TOM HARTLEY: On the Gold Coast, a team of Australian scientists believe they may be on the brink of a breakthrough.
Professor Mark von Itzstein and his colleagues have developed a drug candidate designed to calm cases of sepsis.
PROF. MARK VON ITZSTEIN, GRIFFITH UNIVERSITY: So it is a classic drug candidate, which is a small molecule that is relatively stable when it’s administered to the patient and is able to interact with these nasty molecules that are secreted by damaged cells which means when you combine those pair, boom, it stops that engagement in causing further damage to tissue.
TOM HARTLEY: It’s a soluble powder, able to be injected intravenously.
An early clinical trial run by their industry partner – a Chinese pharmaceuticals company – has produced encouraging results but there’s a long way to go, with further trials needed before it’s approved to go to market.

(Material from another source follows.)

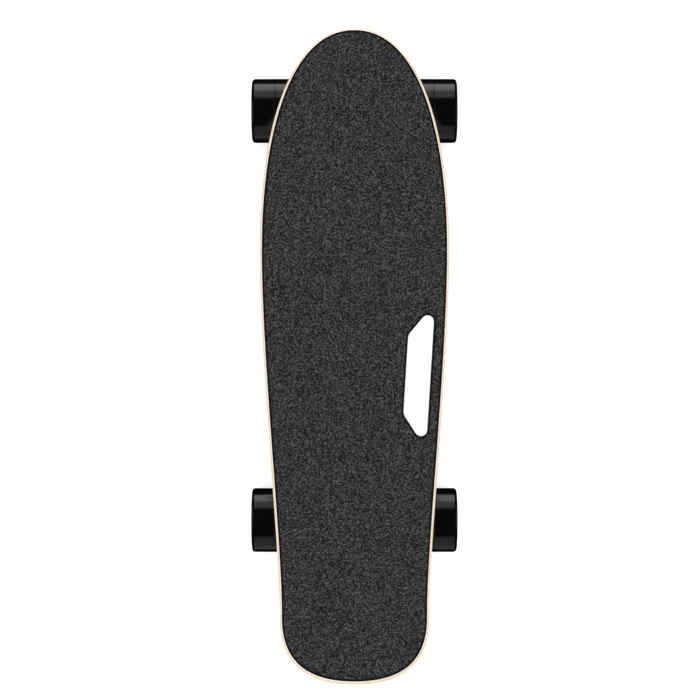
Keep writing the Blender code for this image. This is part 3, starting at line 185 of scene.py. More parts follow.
class PackSizes(bpy.types.PropertyGroup):
    wall: length("Wall", 0.0025, "Wall of the tray")
    corner: length("Corner", 0.012, "Radius of the tray's upright corners")
    bottom_edge: length("Bottom edge", 0.007, "Rounding round the tray's floor")
    flange: length("Flange", 0.007, "Width of the flange")
    groove: length("Groove width", 0.004, "Width of a groove in the tray's floor")
    groove_depth: length("Groove depth", 0.0009, "Depth of a groove in the tray's floor")
    grooves: count("Grooves", 5, 0, "Grooves in the tray's floor")
    screws: count("Side screws", 5, 2, "Screws along each side of the flange")
    cable_radius: length("Cable radius", 0.003, "Radius of the motor cable")
    cells: count("Cells", 11, 2, "Cells in a row along the battery pack")


class Colours(bpy.types.PropertyGroup):
    maple: colour("Maple", (0.89, 0.795, 0.69), "Pale maple ply")
    maple_grain: colour("Maple grain", (0.66, 0.50, 0.36), "Darker lines in the maple")
    glue_line: colour("Glue line", (0.30, 0.235, 0.18), "Line between two plies")
    grip: colour("Grip", (0.0055, 0.0055, 0.0060), "Grip tape between its bright grains")
    grip_grain: colour("Grip grain", (0.046, 0.046, 0.0485), "Bright grains of the grip tape")
    urethane: colour("Urethane", (0.0022, 0.0022, 0.0023), "Black tyres")
    casting: colour("Casting", (0.016, 0.016, 0.017), "Powder coat on the castings")
    steel: colour("Steel", (0.60, 0.60, 0.61), "Zinc-plated steel")
    black_steel: colour("Black steel", (0.030, 0.030, 0.032), "Blackened steel")
    nylon: colour("Nylon", (0.014, 0.014, 0.015), "Moulded black nylon")
    bushing: colour("Bushing", (0.62, 0.085, 0.018), "Cast urethane bushings")
    rubber: colour("Rubber", (0.012, 0.012, 0.012), "Black rubber")
    alloy: colour("Alloy", (0.66, 0.66, 0.68), "Turned aluminium")
    copper: colour("Copper", (0.70, 0.29, 0.12), "Enamelled copper wire")
    battery: colour("Battery", (0.03, 0.13, 0.42), "Heat-shrink sleeve of the battery pack")
    lens: colour("Lens", (0.010, 0.018, 0.012), "Smoked lens of the battery gauge")
    lamp: colour("Lamp", (0.10, 0.90, 0.25), "Bars that show the battery's charge")
    floor: colour("Floor", (0.86, 0.86, 0.86), "Studio floor")


class StudioSizes(bpy.types.PropertyGroup):
    camera_height: length("Camera height", 2.70, "Height of the camera over the floor")
    camera_x: FloatProperty(
        name="Camera X", description="Camera's place across the board", default=-0.0048, unit="LENGTH"
    )
    camera_y: FloatProperty(
        name="Camera Y", description="Camera's place along the board", default=0.0051, unit="LENGTH"
    )
    framed_width: length("Framed width", 0.749, "Width that the camera sees at the deck's height")
    sensor: length("Sensor", 0.036, "Width of the camera's sensor")
    floor_radius: length("Floor radius", 9.0, "Radius of the floor")
    overhead_power: light("Overhead", 32.0, "Wide soft light over the board")
    nose_power: light("Nose card", 62.0, "Soft light low beyond the nose")
    upper_nose_power: light("Upper nose card", 22.0, "Dimmer soft light above the nose card")
    tail_power: light("Tail card", 24.0, "Tall soft light beyond the tail")
    side_power: light("Side cards", 11.0, "Soft lights to the left and the right")
    floor_glow: FloatProperty(
        name="Floor glow", description="Light that comes up through the floor", default=0.5, min=0.0
    )
    sky: FloatProperty(
        name="Sky", description="Strength of the soft light all round", default=1.05, min=0.0
    )


SIZE_GROUPS = {
    "board_deck": DeckSizes,
    "board_handle": HandleSizes,
    "board_wheels": WheelSizes,
    "board_trucks": TruckSizes,
    "board_pack": PackSizes,
    "board_colours": Colours,
    "board_studio": StudioSizes,
}


# ---------------------------------------------------------------- finishes


class Signal:
    """A number that a material works out over the surface, written as ordinary arithmetic."""

    def __init__(self, finish, socket):
        self.finish = finish
        self.socket = socket

    def __add__(self, other):
        return self.finish.maths("ADD", self, other)

    def __radd__(self, other):
        return self.finish.maths("ADD", other, self)

    def __sub__(self, other):
        return self.finish.maths("SUBTRACT", self, other)

    def __rsub__(self, other):
        return self.finish.maths("SUBTRACT", other, self)

    def __mul__(self, other):
        return self.finish.maths("MULTIPLY", self, other)

    def __rmul__(self, other):
        return self.finish.maths("MULTIPLY", other, self)

    def __abs__(self):
        return self.finish.maths("ABSOLUTE", self)

    def fraction(self):
        """What is left of the number above a whole one."""
        return self.finish.maths("FRACT", self)

    def ramp(self, low, high):
        """0 below low, 1 above high and smooth between them. Low may be the larger one."""
        return self.finish.node(
            "ShaderNodeMapRange",
            {"interpolation_type": "SMOOTHSTEP"},
            {"Value": self, "From Min": low, "From Max": high},
        )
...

MARK VON ITZSTEIN: It could be anywhere between two to five years. Two, being extremely optimistic, frankly, five, probably more realistic. But that will sit entirely with the industry partner.
TOM HARTLEY: Professor Finfer remains cautiously optimistic. He’s seen previous sepsis medications shelved, after they were proven to be ineffective.
SIMON FINFER: There’s no specific drug that treats sepsis despite literally billions of dollars being spent by the pharmaceutical industry and independent researchers trying to find such a drug. Hopefully we will find some drugs that make a difference.
MARK VON ITZSTEIN: Look, I think there are always risks. And you’re right, sometimes when a drug goes to market for a range of reasons, it may not be successful. I would remain optimistic that this will be one that will go further and succeed in actually treating sepsis patients.
TOM HARTLEY: Norliah Syer-Peterson is determined to turn her family’s tragedy into awareness. She wants all Australian states and territories to fund meningococcal B vaccinations and parents to be on the lookout for the signs of sepsis.
NORLIAH SYER-PETERSON: One day you’re happy and healthy, and by the next morning you’re gone, and nobody should have to go through that.